A minister in former President Olusegun Obasanjo’s cabinet once told me that many of the ministers then acted like palace jesters to impress the president and secure his attention any time they wanted. He told me about how some ministers were always dancing around the president in public places to show those present that they, indeed, had the ears of the president.
According to him, anytime the former president had an outing, the following day this set of ministers will be the first persons the president will see milling around his office. And all they will do is to come and glorify the president by telling him how beautiful his outing the previous day had been and how a lot of people went home impressed by his speech or some other actions involving the president at the occasion. And it doesn’t matter if the president was even booed at any occasion. They had a way of turning adversity to something else.
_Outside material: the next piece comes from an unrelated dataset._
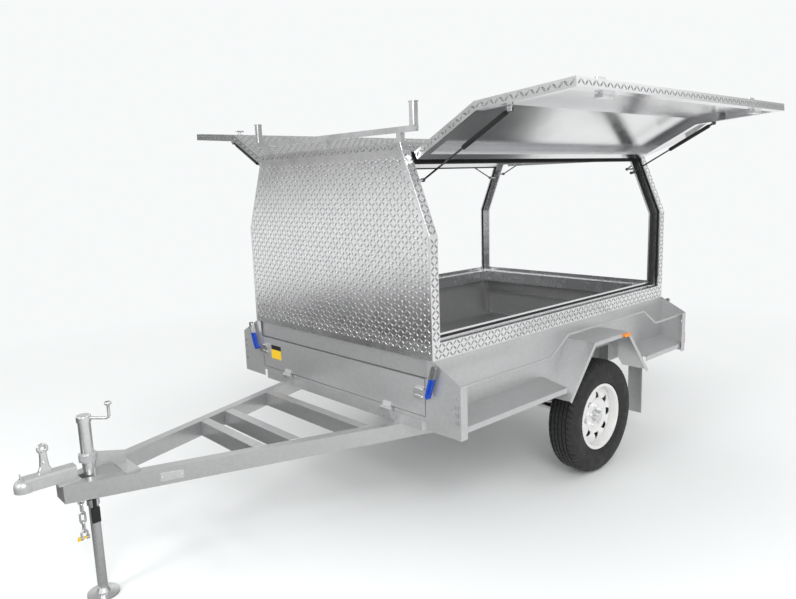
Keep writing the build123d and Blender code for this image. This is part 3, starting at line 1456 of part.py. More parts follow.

The fact of the matter is that it is not that such practices have changed, even with the change mantra of the incumbent president. I am sure that under Goodluck Jonathan, Buhari’s predecessor, the whole thing became a state art as people cringed and break-danced before Jonathan and Patience, his almighty empress, in order to have a piece of the action. That was a time Ijaw boys flooded Abuja with their ubiquitous bowler hats and almost colonised the federal capital territory.
In this era of ‘change begins with me’, perhaps, the real change should start from the Villa itself, where all forms of extortion, bribery and rip-off, hold sway. Let us sanitise the place of all the creeping scorpions, before we start chasing the cockroaches (apology to late Dr. Tunji Braithwaite) elsewhere.